The following measures and programs on population control in the international, national and local levels are hereby presented:

  1. A number of resolutions to come up with programs aimed at curbing population explosion have been adopted by United Nations Organization and its member countries in three previous conventions: the World Population Conference in Bucharest, Romania in 1974; the International Conference in Population in Mexico City, Mexico in 1984; and the International Conference in Population and Development in Cairo, Egypt in 1994.
  2. Adoption of planned parenthood or family planning as a national policy of many countries.
  3. Disseminating information on family planning through government agencies and even private institutions.
  4. Legalization of abortion as a means of deterring unwanted pregnancies in the United States and many European countries.
  5. Re-educating the people concerning their beliefs and practices which favour big family size.
  6. Softening of the Roman Catholic Church on the use of contraceptives or artificial birth control methods.
  7. Encouragement of delayed marriages and control of births within marriage.

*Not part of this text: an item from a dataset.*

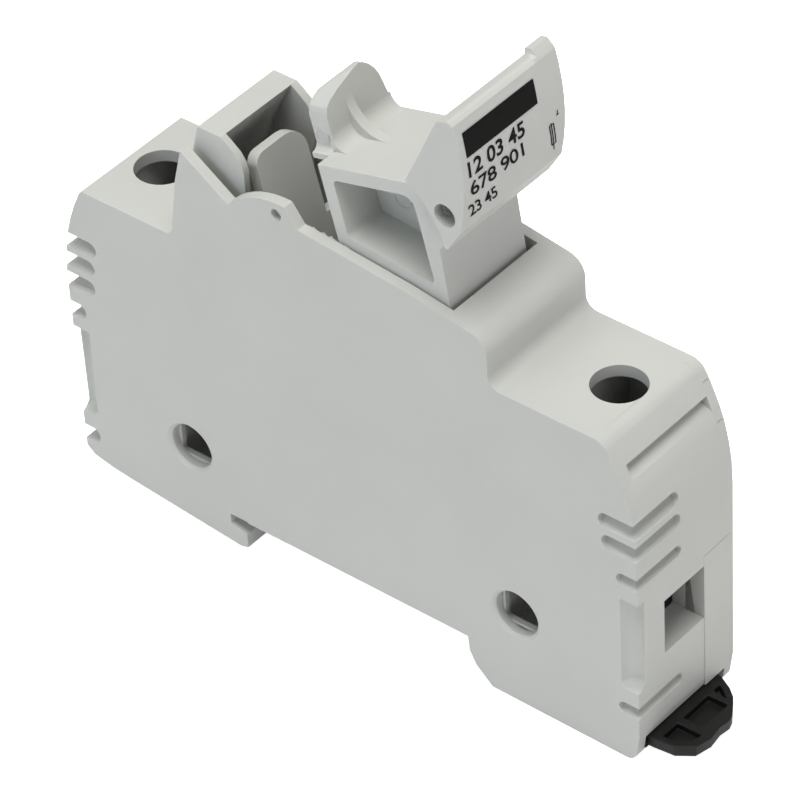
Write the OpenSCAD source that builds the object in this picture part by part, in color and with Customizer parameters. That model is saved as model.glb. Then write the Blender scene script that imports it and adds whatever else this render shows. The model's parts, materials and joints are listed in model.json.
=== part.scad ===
// Modular fuse holder for one cylindrical fuse, drawn with its swing-out carrier open.
// X runs along the mounting rail's width, Y across the module, Z away from the rail.
// The origin is the centre of the face that rests on the rail.

/* [Housing] */
// Width across the two side faces, one module
width = 17.5; // [17.4:0.1:18]
// Thickness of each side wall
side_wall = 1.4; // [1.3:0.05:1.5]
// Width of the recess that takes the mounting rail
rail_gap = 35.5; // [35.3:0.1:35.8]
// Diameter of the round coupling holes in both side walls
coupling_d = 6; // [5.6:0.1:6.2]
// Diameter of the screwdriver holes above the terminal screws
access_d = 6.6; // [6.2:0.1:6.8]

/* [Fuse carrier] */
// Angle from closed to the open position that is drawn
open_angle = 76; // [70:1:76]
// Diameter of the fuse that the jaws grip
fuse_d = 10.3; // [10:0.1:10.4]
// Diameter of the steel pin that the carrier turns on
pivot_d = 3; // [2.6:0.1:3.4]
// Diameter of the seal wire hole through the handle
seal_d = 2.9; // [2:0.1:3]

/* [Terminals] */
// Outer diameter of the screw thread
thread_d = 5; // [4.6:0.1:5.2]
// Thickness of the contact bars
bar_t = 1.8; // [1.5:0.1:1.9]
// Clear width inside each clamp cage
cage_gap = 8; // [7.8:0.1:8.2]

/* [Rail clip] */
// How far the clip's nose stands behind the recess when it is pulled out
nose_back = 0.5; // [0.3:0.1:1]

/* [Hidden] */
$fn = 64;

light_grey = "#c6c7c3";
copper_plated = "#c9c8c0";
steel = "#b9bcc0";
black_plastic = "#1c1c1b";

cut = 0.1;
gap = 0.2;
half_w = width / 2;
inner_w = half_w - side_wall;

terminal_top = 38.75;
roof_t = 1.6;
left_end = -40.6;
right_end = 42.2;
floor_top = 2;
recess = rail_gap / 2;

pivot = [8.2, 38.1];
hump_centre = [-6.5, 40];
hump_r = 10.65;
lid_edge_r = 11.6;

screw_y = 0.15;
left_screw_x = -32.5;
right_screw_x = 33.4;
head_top = 31.6;
head_h = 2.8;
head_d = 7;
bar_bottom = 15;
bar_top = bar_bottom + bar_t;
bar_half = 3.55;
cage_len = 8;
cage_sheet = 0.9;
cage_floor_top = 6.9;
cage_top = 21.2;
nut_h = 2.8;
wire_hole_y = [-3.9, 3.35];
wire_hole_z = [7.1, 14.8];
tunnel_top = 16.5;
chamber_low = 5.2;
seam_z = 16.24;
lift_top = 29.3;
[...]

For instance, in China, every Chinese is required to raise one child only (one child policy)
  8. In the Philippines, the Population Commission was created to serve as a policy making, coordinating, and monitoring agency on matters pertaining to population.
  9. The United Nations Population Fund (UNFPA) provides fund for contraceptive research and production. It also conducts information and educational activities in family planning.

Control of the population explosion must be a slow process. Three things are certain, however:

First, population can be reduced by conscious and deliberate control of reproduction by individuals, families, or societies.

Second, the more people earn and learn, the fewer children they want; and

Third, a truly determined, highly organized nation can check its population explosion relatively fast.

A check on the population increase can and must be achieved if the human race is not to outstrip its resources and find itself with living standards comparable to those of the Dark Ages.